Susannah had pushed back her chair and was standing, her whole attention focused on the man in front of her. Tye frowned. After the fire she’d changed out of the dress she’d been wearing and into another before tending to a hungry Danny’s needs, and now she was smoothing her palms on the well-worn cotton skirt as if she was nervous. The garment was shape-less—she’d seemed embarrassed when she’d explained earlier that she still couldn’t get into the few pre-pregnancy clothes she had with her—but even under the excess fabric it was possible to see the tense set of her shoulders.
There’s something going on here, he thought sharply. Something about meeting Del has her on a knife edge, dammit. But why?
He got his answer soon enough.
“You’re the Lieutenant Hawkins who was part of Beta Beta Force in Vietnam,” Susannah said unsteadily, “a four-man covert operations group. Up until nearly the end of that war the four of you were like brothers, and you each had a design of two bees fighting to the death tattooed on your left biceps. I suspect that’s why you called the ranch the Double B.”
Susannah’s attitude had roused his interest, Tye admitted grimly, but the expression on Del’s normally unreadable features riveted him. The older man’s face seemed drained of all color, his gaze dark with some strong emotion. When he spoke his voice was rusty.
“I should have known. You’ve got his hair and his eyes, sweetheart. Your father—how is he? Does he know you’re here?”
She shook her head, and Tye saw her lips tremble before s
he answered. “Daniel Bird’s been dead and gone these fifteen years, Mr. Hawkins. My son bears his name now. But I’m sure he knows I went looking for you when trouble came on me.”

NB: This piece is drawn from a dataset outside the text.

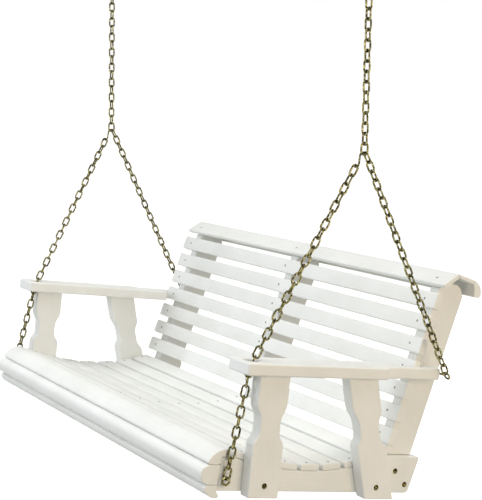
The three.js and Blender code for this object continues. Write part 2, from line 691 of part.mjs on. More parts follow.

She took a hesitant step forward. Before she could take another Del had wrapped her in a one-armed bearhug and was crushing her to him. Just as at that long-ago foaling, Tye was dimly aware that Jess was clearing his throat and averting his face, overcome by the same feeling he was experiencing—of having intruded on a private moment.
“My Granny Lacey said Daddy always told her and my mama that if they were ever in need of help and he wasn’t there for them, they should look you up,” Susannah whispered against Del’s chest. “It’s taken me a time to track you down…but here I am.”
Chapter Six
“I usually take my after-supper coffee on the front part of the porch, but until we tear down what’s left of the barn and raise a new one the view from here gets my vote.”
Del settled back in one of the back verandah’s rustic varnished-log chairs and exhaled. “I like to watch the sun setting over the desert, anyway. No matter how hectic the day’s been, looking at all that space kind of puts everything back into perspective for a man.”
Susannah, Danny snoozing in her arms, smiled. “That phone call to Greta helped, too, didn’t it?” she said. “I know hearing her voice made me feel better. What time are you leaving in the morning to go visit her at the hospital?”
As she asked the question, from the front of the house came the sound of Jess’s quick laugh and the diffident tone she already recognized as the one Tye used when he was wryly amused. She heard their footsteps mounting the porch steps and her heart skipped a beat or two in her chest.